Façade, Khon Kaen National Museum, Khon Kaen, Thailand.

I like to gaze at a museum’s architecture before entering and after leaving.

After some architectural admiration, go inside and pay 100 Baht ($3), to enter. If you’re Thai, it’s 20 Baht. This is a 500% difference. While at Zaculeu in Guatemala, the fee for foreigners was 1,000% more. Remembering that reminded me to embrace an optimistic stance.

I had to be OK with adding $3 to my daily expenditures for the opportunity to exercise my brain in a new and unique cultural space.

Lots of open space inside on the ground floor.  Three schoolgirls are engrossed in their and each other's phones while behind a white staircase are mammoth boundary stones on display.  In post: Visiting The Khon Kaen National Museum.

Here on the bottom floor, I noticed I had the whole museum to myself. It was 11:00 a.m. At first I thought the three schoolgirls were visitors too, but then I imagined they were there as part of a work-study program.

I thought:

What a great way to get students into the community. Museum exposure and any form of work experience is positive. Museum involvement has to look solid on their resumés, too.

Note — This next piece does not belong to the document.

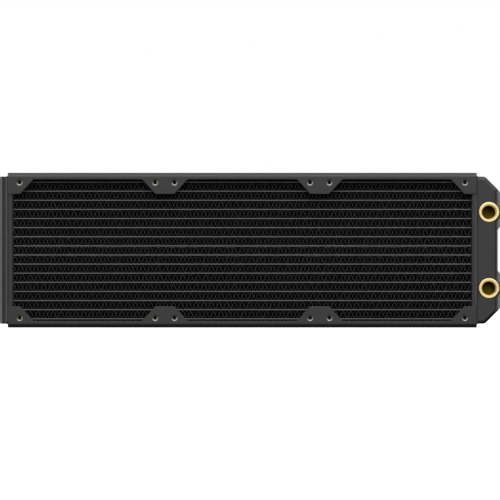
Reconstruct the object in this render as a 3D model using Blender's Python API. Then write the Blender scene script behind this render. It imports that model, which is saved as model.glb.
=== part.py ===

As three of them appear virtually-glued to two phones, this is hardly out of the ordinary. While taking notice, I thought about how much time I spend on my laptop . . . too much . . . no doubt.

On the ground floor, behind where the previous photo was taken, is this geographical depiction that divides Thailand’s 77 provinces.

Map of Thailand showcasing the region of Isaan inside the museum. In post: Visiting The Khon Kaen National Museum.

For the protection of its cultural heritage, the clean and organized museum is dedicated to Thailand’s northeastern Isaan region, (in light green cyan) . The rest of oddly-shaped Thailand and the isthmus it shares with Myanmar and Malaysia, is in brown.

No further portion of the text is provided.